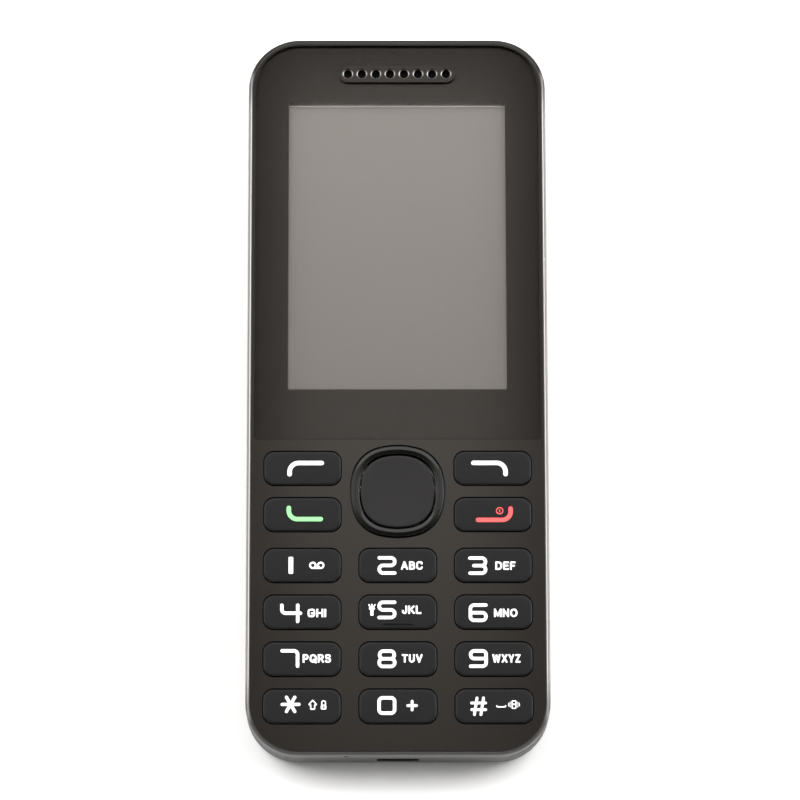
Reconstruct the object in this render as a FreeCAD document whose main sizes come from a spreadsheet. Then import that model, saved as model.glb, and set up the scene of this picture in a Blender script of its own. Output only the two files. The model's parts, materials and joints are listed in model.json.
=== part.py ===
import FreeCAD, Part
import math
import os
import Sketcher
from FreeCAD import Placement, Rotation, Vector

# A candybar phone lying on its back: X to the right, Y towards the earpiece, Z out of the keypad.
# The origin is on the back face, in the middle of the outline. All sizes are in millimetres.

doc = FreeCAD.newDocument("CandybarPhone")
sheet = doc.addObject("Spreadsheet::Sheet", "Sizes")
sheet.Label = "Sizes"
sizes_written = []
cuts_made = []
sub_parts = []


class Size:
    """A number that also keeps the expression which makes it from the sheet."""

    def __init__(self, value, text):
        self.value = float(value)
        self.text = text

    def __add__(self, other):
        other = as_size(other)
        return Size(self.value + other.value, f"({self.text} + {other.text})")

    __radd__ = __add__

    def __sub__(self, other):
        other = as_size(other)
        return Size(self.value - other.value, f"({self.text} - {other.text})")

    def __rsub__(self, other):
        return as_size(other) - self

    def __mul__(self, other):
        other = as_size(other)
        return Size(self.value * other.value, f"({self.text} * {other.text})")

    __rmul__ = __mul__

    def __truediv__(self, other):
        other = as_size(other)
        return Size(self.value / other.value, f"({self.text} / {other.text})")

    def __neg__(self):
        return Size(-self.value, f"(0 - {self.text})")


def as_size(number):
    """A plain number as a Size, and a Size as it is."""
    if isinstance(number, Size):
        return number
    return Size(number, f"({float(number)})")


def driving(alias, number, note):
    """Write one driving dimension in the sheet and return it."""
    line = len(sizes_written) + 1
    sheet.set(f"A{line}", alias)
    sheet.set(f"B{line}", str(number))
    sheet.set(f"C{line}", note)
    sheet.setAlias(f"B{line}", alias)
    sizes_written.append(alias)
    return Size(number, f"Sizes.{alias}")


# Outline and depth of the whole phone
body_width = driving("body_width", 50.8, "across the grey band")
body_length = driving("body_length", 124.1, "bottom end to top end")
body_depth = driving("body_depth", 10.8, "back face to front face")
corner_radius = driving("corner_radius", 8.8, "plan corner of the outline")
back_edge_radius = driving("back_edge_radius", 2.6, "rounding between the back and the sides")
band_depth = driving("band_depth", 3.35, "rim of the rear cover below the front face")
seam_gap = driving("seam_gap", 0.05, "line between rear cover and band")
running_gap = driving("running_gap", 0.05, "between fixed pieces that locate each other")
part_gap = driving("part_gap", 0.2, "between pieces that only pass each other")

# Front housing, band and lens
band_proud = driving("band_proud", 0.6, "band outside the black face, all round")
band_drop = driving("band_drop", 0.35, "top of the band below the front face")
band_edge_radius = driving("band_edge_radius", 0.4, "rounded top edge of the band")
face_edge_radius = driving("face_edge_radius", 0.15, "rounded edge of the black face")
front_plate = driving("front_plate", 1.6, "front housing thickness under the lens")
keypad_relief = driving("keypad_relief", 0.4, "how much thinner the plate is behind the keys")
skirt_inset = driving("skirt_inset", 0.7, "from the black face's edge to the skirt")
skirt_wall = driving("skirt_wall", 0.7, "skirt thickness")
lens_thickness = driving("lens_thickness", 0.8, "display window")
print_thickness = driving("print_thickness", 0.05, "black border printed behind the lens")
print_inset = driving("print_inset", 0.15, "lens edge left unprinted")
print_seat = driving("print_seat", 0.01, "between the lens and its printed border")
adhesive_thickness = driving("adhesive_thickness", 0.15, "tape that holds the lens")
lens_rim = driving("lens_rim", 0.52, "housing rim left round the lens")
lens_gap = driving("lens_gap", 0.08, "between lens and rim")
seam_ledge = driving("seam_ledge", 0.13, "lens seam to the relief behind the keys")
lens_low_radius = driving("lens_low_radius", 0.8, "lower corners of the lens")
lens_edge_radius = driving("lens_edge_radius", 0.12, "rounded lens edge")
window_side = driving("window_side", 6.3, "black face's edge to the clear part")
window_below = driving("window_below", 8.85, "lens seam to the clear part")
window_above = driving("window_above", 5.08, "clear part to the middle of the earpiece")
window_radius = driving("window_radius", 0.3, "corners of the clear part")
window_relief = driving("window_relief", 0.7, "housing opening beyond the clear part")

# Earpiece
earpiece_down = driving("earpiece_down", 6.19, "upper end to the middle of the earpiece")
earpiece_end = driving("earpiece_end", 1.45, "end of the pill to its first sound hole")
earpiece_height = driving("earpiece_height", 2.95, "pill insert")
earpiece_gap = driving("earpiece_gap", 0.1, "round the pill insert")
earpiece_drop = driving("earpiece_drop", 0.08, "insert below the lens face")
earpiece_mesh_thickness = driving("earpiece_mesh_thickness", 0.1, "dust mesh")
earpiece_hole_count = 8
earpiece_pitch = driving("earpiece_pitch", 2.407, "between sound holes")
earpiece_hole = driving("earpiece_hole", 0.72, "radius of a sound hole")
earpiece_chamfer = driving("earpiece_chamfer", 0.26, "funnel of a sound hole")
receiver_width = driving("receiver_width", 15.0, "sound capsule behind the earpiece")
receiver_length = driving("receiver_length", 5.2, "sound capsule behind the earpiece")
receiver_mouth = driving("receiver_mouth", 1.6, "slot in the sound capsule")

# Keys
key_side = driving("key_side", 2.37, "black face's edge to the keys")
column_gap = driving("column_gap", 3.05, "between key columns")
row_gap = driving("row_gap", 2.15, "between key rows")
low_margin = driving("low_margin", 5.2, "lower end to the last row of keys")
key_height = driving("key_height", 5.8, "key cap along the body")
key_corner = driving("key_corner", 1.75, "plan corner of a key cap")
key_gap = driving("key_gap", 0.15, "between cap and opening")
key_proud = driving("key_proud", 0.22, "cap above the front face")
key_edge_radius = driving("key_edge_radius", 0.22, "rounded edge of a cap")
key_travel = driving("key_travel", 0.25, "press of a key")
flange_margin = driving("flange_margin", 0.5, "flange beyond the cap")
flange_thickness = driving("flange_thickness", 0.5, "flange under the housing")
plunger_radius = driving("plunger_radius", 1.1, "post that presses the dome")
tactile_length = driving("tactile_length", 5.2, "raised bar on key 5")
tactile_width = driving("tactile_width", 0.5, "raised bar on key 5")
tactile_height = driving("tactile_height", 0.2, "raised bar on key 5")
tactile_edge = driving("tactile_edge", 0.8, "lower edge of key 5 to its raised bar")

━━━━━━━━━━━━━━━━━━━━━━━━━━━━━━

> _Problem to solve_
What is needed is an exact copy of the lines from the start of the listing through the line where "# The origin" sits, please, both end lines included and nothing more.

> _Solution_
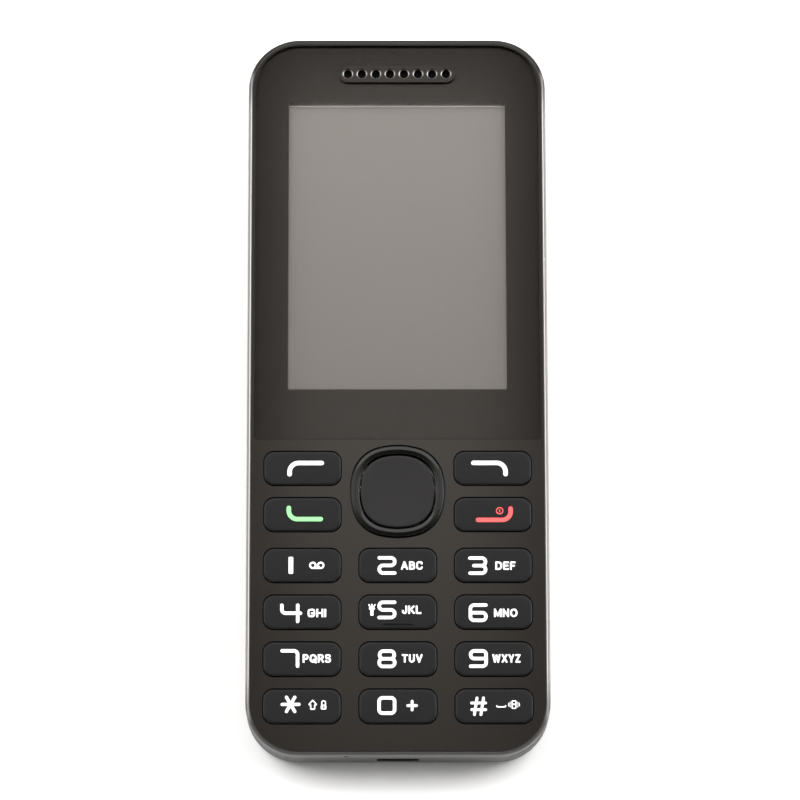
Reconstruct the object in this render as a FreeCAD document whose main sizes come from a spreadsheet. Then import that model, saved as model.glb, and set up the scene of this picture in a Blender script of its own. Output only the two files. The model's parts, materials and joints are listed in model.json.
=== part.py ===
import FreeCAD, Part
import math
import os
import Sketcher
from FreeCAD import Placement, Rotation, Vector

# A candybar phone lying on its back: X to the right, Y towards the earpiece, Z out of the keypad.
# The origin is on the back face, in the middle of the outline. All sizes are in millimetres.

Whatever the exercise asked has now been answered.